- Interactive map of Ghursay
- Country: Pakistan
- Region: Gilgit-Baltistan
- District: Ghanche
- Lowest elevation: 2,526 m (8,286 ft)

Population (2010)
- • Total: 9,000

= Ghursay =

Village in Ghanche, Pakistan

Ghursay (གྷིར་སེ།; ) is a village in district Ghanche, in the Gilgit-Baltistan region of Pakistan. It lies about 25 km from district headquarter Khaplu. It was among the large settlements of Baltistan but river floods have reduced habitable areas. Ghursay village is also an early settlement of Baltistan. The population is about 9000 people as of 2010. The people of Ghursay are locally known as Ghursaypa (as "pa" is used as a suffix to denote where a person belongs to in almost all Balti-speaking settlements).

== Geography ==
Due to its low lying land, the village severely suffered losses due to river flood.
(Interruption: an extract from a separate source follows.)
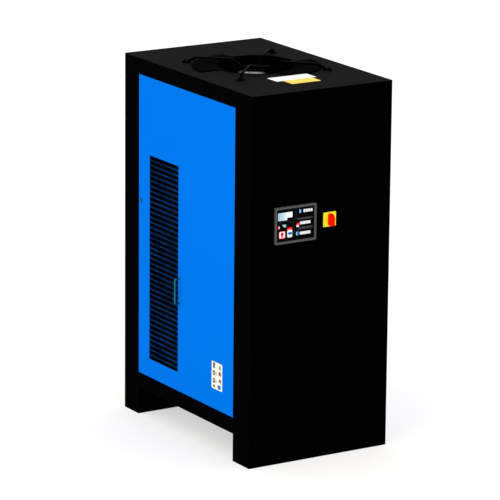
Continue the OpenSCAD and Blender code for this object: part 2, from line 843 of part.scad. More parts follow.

No effective measures have been taken to reduce river flood. There are two ways to reach Ghursay. One from the Machulu side and one from the Ghazithang side. However the Ghazithang side is most commonly used due to its ease. Ghursay lies in great plains of District Ghanche which is the largest plain in Gilgit Baltistan after Deosai plains.